From the 1920s when the idea of an East African Federation was mooted, Baganda, including the chiefly oligarchy colonialism had spawned in 1900, were opposed to the project. Serwano Kulubya, a member of the oligarchy, addressed a joint committee of the British parliament in 1930, an address so powerful that the idea of federation was shelved.
After World War II, there was rapid decolonisation and by the 1960s the British Empire qua empire was breathing its last.
The problem for Buganda now was: How was it to operate in a British construct called Uganda, when the British left?
There were two solutions: One, exit Uganda and retain the evolutionary and 700-year old construct called Buganda; or two, suffer the 68-year old construct called Uganda.
Since 1900, Britain has used patronage and the opportunities it offered the chiefs to plunder Buganda to contain the situation.
The “protecting agreements” especially the 1900 agreement that offered the chiefs much wealth and "power" had become also sacrosanct by the 1950s.

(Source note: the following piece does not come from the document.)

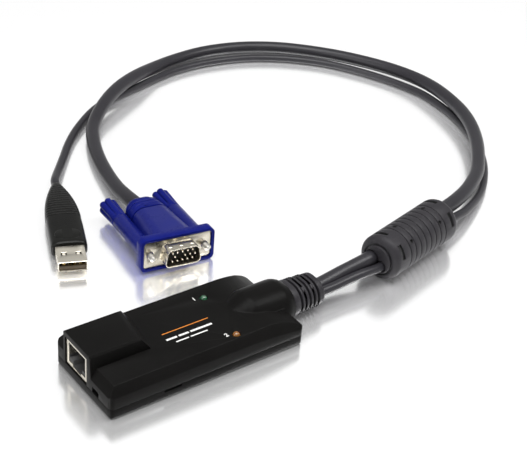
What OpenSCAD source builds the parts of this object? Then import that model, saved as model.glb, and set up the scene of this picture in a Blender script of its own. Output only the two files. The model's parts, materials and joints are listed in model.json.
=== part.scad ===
// Adapter module for a keyboard, video and mouse extender: a flat two-part case with a
// shielded network socket, two lamps and a recovery switch, and two captive leads that
// run through one moulded ferrite sleeve to a high-density video plug and a USB plug.
// Lengths are in millimetres. +X runs along the case towards its leads, -Y is the side
// with the power lamp and +Z is up. The origin is the centre of the case's underside,
// and every plug and lead lies on that same level.

/* [Case] */
// Length of the case without its neck
case_len = 86; // [82:0.5:100]
// Width of the case
case_wid = 39.4; // [39:0.2:46]
// Height of the flat top
case_top = 13.1; // [12.8:0.1:14]
// Height of the parting line between the covers
part_z = 4.6; // [4.4:0.1:4.8]
// Height of the shoulder line under the top bevel
shoulder_z = 9.5; // [9:0.1:10.4]
// Width of the bevel at the front and on the lamp side
bevel_w = 2.7; // [1.8:0.1:3]
// Width of the bevel on the far side
far_bevel_w = 1.4; // [1:0.1:2.4]
// Height of the bevel on the far side
far_bevel_h = 2.4; // [1.6:0.1:3.4]
// Corner radius of the case seen from above
corner_r = 2; // [1:0.1:3]
// Wall thickness of both covers
wall = 1.8; // [1.6:0.1:2]
// Thickness of the floor
floor_t = 1.6; // [1.4:0.1:1.8]
// Fall of the top at the rear wall
rear_drop = 4.6; // [3:0.2:5]
// Length of the falling stretch of the top
rear_drop_len = 17; // [12:0.5:20]

/* [Neck] */
// How far the neck stands out of the rear wall
neck_out = 4.5; // [3:0.25:6]
// Half height of the neck's hump
neck_r = 9.3; // [8.8:0.1:9.6]
// Half height of the neck's mouth
neck_mouth_r = 7.7; // [7.4:0.1:8.2]
// Height of the leads' common level in the neck
lead_z = 7.3; // [7.2:0.1:7.5]

/* [Network socket] */
// Place of the socket across the case
jack_y = 4.9; // [3:0.1:5]
// Width of the socket over its shield
jack_wid = 15; // [14.6:0.1:15.4]
// Height of the socket over its shield
jack_h = 11.4; // [11.2:0.1:12]
// Length of the socket
jack_len = 17.8; // [16:0.2:19]
// Width of the plug cavity
plug_w = 11.8; // [11.7:0.05:12]
// Height of the plug cavity
plug_h = 6.9; // [6.7:0.05:7]

/* [Lamps and switch] */
// Lamp diameter
lamp_d = 3; // [2.6:0.1:3.2]
// Distance of the online lamp from the front
online_from_front = 59.6; // [56:0.2:60]
// Distance of the online lamp from the far side
online_from_side = 8.9; // [7:0.1:10]
// Distance of the power lamp from the front
power_from_front = 57.1; // [54:0.2:60]
// Distance of the power lamp from the near side
power_from_side = 5; // [5:0.1:7]
// Travel of the recovery switch
switch_travel = 2; // [1:0.1:2]

/* [Leads] */
// Diameter of the video lead
vga_lead_d = 6.7; // [5.8:0.1:6.8]
// Diameter of the USB lead
usb_lead_d = 4; // [3.4:0.1:4.1]
// Length of the strain relief outside the neck
boot_len = 16; // [15.5:0.5:18]
// Half height of the strain relief at the neck
boot_r = 6.8; // [6.6:0.1:7.2]
// Half height of the strain relief at its free end
boot_tip_r = 6; // [5.9:0.1:6.4]
// Number of slots along the strain relief
boot_slots = 5; // [3:1:5]

/* [Ferrite sleeve] */
// Length of the moulded sleeve
ferrite_len = 46.4; // [45:0.2:50]
// Diameter of the moulded sleeve
ferrite_d = 20; // [19:0.5:20]
// Number of thin grooves round its middle
ferrite_grooves = 8; // [4:2:8]

/* [Video plug] */
// Width of the moulded flange
vga_flange_w = 33.6; // [33:0.2:36]
// Height of the moulded flange
vga_flange_h = 15; // [14.4:0.1:15.4]
// Depth of the moulded flange
vga_flange_t = 4; // [3.6:0.2:6]
// Width of the hood at the flange
vga_hood_front_w = 21.4; // [20:0.2:22]
// Width of the hood at its stepped end
vga_hood_rear_w = 17.6; // [16.6:0.2:17.8]
// Height of the hood
vga_hood_h = 13.6; // [12.6:0.1:13.6]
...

The oligarchy still deluded themselves that British protection against Uganda was still on the cards. It is unfortunate that the Baganda believed in alliances to deliver their interests.
The Anglo-Buganda alliance did not deliver the protection the Baganda had hoped for; the UPC-KY alliance was a mere marriage of convenience which the clever Obote used to take power in 1962; the armed alliance between Yoweri Museveni the rebel and the Baganda ended in frustration.
But why?
In all these alliances, Baganda were the junior partners, always believing that the senior partners would deliver. But this has not been the case. So for the past 128 years, the Baganda have been betrayed and humiliated by their allies. But they never learn their lessons.
Makubuya tells us that Sir Andrew Cohen’s mandate (1952-1957) was to prepare a unitary, self-governing and eventually an independent Uganda. Up to 1952 indirect rule and divide-and-rule was the prevailing policy.
That rule was based on the districts of Uganda, except for Buganda, which was too big to be a district. Now suddenly these various parts of Uganda were being told that they had to become one political entity.